List each line of the data in which the string "joints" appears.

--------------------------------

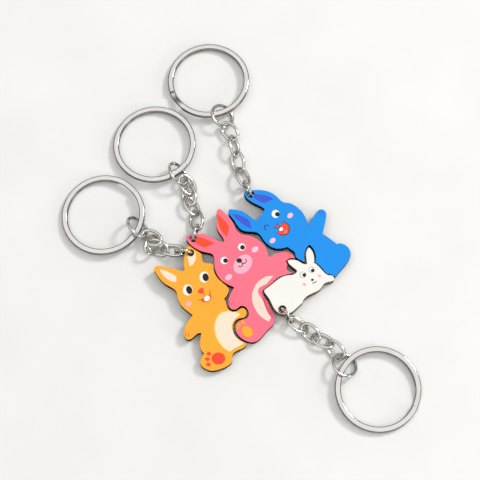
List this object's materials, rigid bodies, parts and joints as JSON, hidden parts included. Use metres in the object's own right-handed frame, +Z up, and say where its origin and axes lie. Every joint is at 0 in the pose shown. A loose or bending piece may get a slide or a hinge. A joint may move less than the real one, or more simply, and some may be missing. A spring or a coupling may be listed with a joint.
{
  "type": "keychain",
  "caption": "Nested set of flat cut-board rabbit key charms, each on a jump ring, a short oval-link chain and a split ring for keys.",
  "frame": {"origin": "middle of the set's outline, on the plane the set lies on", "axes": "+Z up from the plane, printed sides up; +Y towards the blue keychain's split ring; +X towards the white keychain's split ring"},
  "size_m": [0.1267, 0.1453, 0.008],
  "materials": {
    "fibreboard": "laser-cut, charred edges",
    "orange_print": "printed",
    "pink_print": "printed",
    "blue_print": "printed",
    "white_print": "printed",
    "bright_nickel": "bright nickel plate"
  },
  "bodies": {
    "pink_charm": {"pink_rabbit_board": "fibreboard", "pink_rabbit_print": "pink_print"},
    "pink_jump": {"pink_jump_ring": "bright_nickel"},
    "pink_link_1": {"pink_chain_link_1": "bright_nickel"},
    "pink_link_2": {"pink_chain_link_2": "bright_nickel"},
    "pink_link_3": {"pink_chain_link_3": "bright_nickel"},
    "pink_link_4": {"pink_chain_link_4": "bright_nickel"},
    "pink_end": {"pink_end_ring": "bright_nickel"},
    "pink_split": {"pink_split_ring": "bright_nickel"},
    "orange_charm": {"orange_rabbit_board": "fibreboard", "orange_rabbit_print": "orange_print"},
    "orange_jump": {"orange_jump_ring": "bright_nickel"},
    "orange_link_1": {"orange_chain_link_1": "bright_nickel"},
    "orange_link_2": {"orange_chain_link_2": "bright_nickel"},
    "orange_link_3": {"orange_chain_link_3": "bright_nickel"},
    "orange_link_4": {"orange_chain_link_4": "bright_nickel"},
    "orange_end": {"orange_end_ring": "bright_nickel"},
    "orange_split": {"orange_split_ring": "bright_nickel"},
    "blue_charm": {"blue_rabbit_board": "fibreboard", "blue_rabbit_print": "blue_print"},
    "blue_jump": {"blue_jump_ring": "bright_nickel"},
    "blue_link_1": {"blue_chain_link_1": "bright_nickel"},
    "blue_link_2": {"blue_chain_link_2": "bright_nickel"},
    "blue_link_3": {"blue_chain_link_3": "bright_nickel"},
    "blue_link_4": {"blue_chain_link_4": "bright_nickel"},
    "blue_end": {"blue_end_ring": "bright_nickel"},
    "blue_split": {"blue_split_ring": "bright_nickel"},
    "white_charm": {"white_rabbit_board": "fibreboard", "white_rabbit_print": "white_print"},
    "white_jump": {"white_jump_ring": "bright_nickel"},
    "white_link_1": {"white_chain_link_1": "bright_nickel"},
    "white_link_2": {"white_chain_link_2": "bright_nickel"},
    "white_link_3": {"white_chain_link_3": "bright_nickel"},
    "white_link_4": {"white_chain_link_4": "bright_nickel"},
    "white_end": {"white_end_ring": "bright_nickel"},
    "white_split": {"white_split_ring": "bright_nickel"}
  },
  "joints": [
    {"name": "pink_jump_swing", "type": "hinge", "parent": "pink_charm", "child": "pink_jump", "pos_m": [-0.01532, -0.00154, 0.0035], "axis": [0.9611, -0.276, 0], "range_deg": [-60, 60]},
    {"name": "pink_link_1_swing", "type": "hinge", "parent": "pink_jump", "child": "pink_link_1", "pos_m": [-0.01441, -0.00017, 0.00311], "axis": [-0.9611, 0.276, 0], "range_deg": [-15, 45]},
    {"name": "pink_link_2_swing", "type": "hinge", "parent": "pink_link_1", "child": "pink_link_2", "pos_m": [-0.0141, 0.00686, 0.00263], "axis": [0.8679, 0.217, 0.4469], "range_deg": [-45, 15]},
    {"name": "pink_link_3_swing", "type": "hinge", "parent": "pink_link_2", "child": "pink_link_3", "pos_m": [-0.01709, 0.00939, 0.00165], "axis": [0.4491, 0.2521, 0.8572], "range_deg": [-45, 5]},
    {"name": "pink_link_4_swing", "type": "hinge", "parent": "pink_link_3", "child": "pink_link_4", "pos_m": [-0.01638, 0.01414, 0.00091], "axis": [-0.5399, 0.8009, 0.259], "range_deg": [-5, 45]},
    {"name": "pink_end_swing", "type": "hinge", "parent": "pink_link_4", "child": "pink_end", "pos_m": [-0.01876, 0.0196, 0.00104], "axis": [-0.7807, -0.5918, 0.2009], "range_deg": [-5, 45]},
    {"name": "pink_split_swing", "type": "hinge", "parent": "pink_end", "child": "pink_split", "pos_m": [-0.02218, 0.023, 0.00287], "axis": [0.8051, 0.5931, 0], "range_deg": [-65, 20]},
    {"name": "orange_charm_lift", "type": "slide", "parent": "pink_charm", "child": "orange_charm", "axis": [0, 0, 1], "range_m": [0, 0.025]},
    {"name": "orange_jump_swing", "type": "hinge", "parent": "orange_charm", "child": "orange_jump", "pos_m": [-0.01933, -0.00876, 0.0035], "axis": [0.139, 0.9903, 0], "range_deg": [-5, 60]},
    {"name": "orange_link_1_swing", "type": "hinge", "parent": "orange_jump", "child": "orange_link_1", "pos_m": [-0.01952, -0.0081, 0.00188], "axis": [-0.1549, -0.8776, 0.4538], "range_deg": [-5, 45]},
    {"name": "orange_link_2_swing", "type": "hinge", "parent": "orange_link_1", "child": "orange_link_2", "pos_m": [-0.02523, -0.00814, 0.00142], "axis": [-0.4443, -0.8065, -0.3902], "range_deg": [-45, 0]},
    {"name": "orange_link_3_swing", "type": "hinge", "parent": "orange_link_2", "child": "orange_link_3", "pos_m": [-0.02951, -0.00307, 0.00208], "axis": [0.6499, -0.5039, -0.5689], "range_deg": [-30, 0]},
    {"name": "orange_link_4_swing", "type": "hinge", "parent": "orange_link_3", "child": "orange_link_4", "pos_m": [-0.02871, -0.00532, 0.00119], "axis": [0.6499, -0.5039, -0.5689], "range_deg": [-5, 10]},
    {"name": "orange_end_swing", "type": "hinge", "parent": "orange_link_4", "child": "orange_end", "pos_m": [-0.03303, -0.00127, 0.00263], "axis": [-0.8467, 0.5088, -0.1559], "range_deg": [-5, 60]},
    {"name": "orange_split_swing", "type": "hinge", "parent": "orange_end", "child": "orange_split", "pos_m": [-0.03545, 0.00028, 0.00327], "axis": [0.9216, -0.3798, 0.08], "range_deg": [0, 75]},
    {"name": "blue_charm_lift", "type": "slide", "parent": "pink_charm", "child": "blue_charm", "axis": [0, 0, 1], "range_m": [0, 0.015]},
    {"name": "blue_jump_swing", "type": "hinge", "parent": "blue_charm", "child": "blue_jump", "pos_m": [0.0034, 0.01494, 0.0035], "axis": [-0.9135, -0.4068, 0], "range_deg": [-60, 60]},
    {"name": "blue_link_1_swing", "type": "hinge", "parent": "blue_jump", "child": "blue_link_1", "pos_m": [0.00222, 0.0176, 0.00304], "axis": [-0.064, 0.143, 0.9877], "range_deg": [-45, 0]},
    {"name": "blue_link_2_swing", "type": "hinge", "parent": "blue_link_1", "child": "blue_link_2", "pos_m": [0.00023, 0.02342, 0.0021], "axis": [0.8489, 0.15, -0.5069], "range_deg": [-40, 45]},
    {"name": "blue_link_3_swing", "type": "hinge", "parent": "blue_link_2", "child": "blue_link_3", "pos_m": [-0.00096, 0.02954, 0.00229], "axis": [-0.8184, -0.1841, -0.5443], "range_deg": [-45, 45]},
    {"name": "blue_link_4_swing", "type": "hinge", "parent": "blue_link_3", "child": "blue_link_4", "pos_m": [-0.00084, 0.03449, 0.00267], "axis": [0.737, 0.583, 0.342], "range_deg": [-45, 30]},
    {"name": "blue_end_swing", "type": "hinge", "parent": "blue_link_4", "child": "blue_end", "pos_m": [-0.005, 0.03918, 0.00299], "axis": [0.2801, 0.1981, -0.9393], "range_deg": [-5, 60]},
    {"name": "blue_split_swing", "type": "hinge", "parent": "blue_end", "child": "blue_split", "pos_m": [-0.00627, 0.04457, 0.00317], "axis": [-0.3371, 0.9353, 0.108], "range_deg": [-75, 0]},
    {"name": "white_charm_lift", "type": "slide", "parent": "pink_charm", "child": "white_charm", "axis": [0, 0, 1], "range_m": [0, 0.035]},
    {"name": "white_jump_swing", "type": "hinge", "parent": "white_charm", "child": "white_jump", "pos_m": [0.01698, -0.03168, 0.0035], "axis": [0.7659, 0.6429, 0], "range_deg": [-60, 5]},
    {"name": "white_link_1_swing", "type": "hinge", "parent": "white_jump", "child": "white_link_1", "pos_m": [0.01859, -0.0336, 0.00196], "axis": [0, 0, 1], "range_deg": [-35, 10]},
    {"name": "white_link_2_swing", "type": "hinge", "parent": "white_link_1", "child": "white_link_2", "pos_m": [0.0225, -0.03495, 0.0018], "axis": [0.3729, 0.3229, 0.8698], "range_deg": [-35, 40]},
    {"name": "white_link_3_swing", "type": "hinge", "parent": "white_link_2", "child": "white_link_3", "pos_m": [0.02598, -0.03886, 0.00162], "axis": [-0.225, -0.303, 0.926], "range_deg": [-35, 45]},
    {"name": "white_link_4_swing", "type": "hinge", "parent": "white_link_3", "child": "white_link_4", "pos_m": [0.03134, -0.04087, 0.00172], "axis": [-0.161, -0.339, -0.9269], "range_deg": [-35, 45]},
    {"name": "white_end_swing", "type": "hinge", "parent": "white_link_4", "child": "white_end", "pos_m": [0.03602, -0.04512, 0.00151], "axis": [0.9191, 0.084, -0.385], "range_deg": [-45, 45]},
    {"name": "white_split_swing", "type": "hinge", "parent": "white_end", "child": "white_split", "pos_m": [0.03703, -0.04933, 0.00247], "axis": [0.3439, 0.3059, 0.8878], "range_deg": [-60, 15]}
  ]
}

--------------------------------

> **ANSWER TO THE TASK**:
List this object's materials, rigid bodies, parts and joints as JSON, hidden parts included. Use metres in the object's own right-handed frame, +Z up, and say where its origin and axes lie. Every joint is at 0 in the pose shown. A loose or bending piece may get a slide or a hinge. A joint may move less than the real one, or more simply, and some may be missing. A spring or a coupling may be listed with a joint.
  "joints": [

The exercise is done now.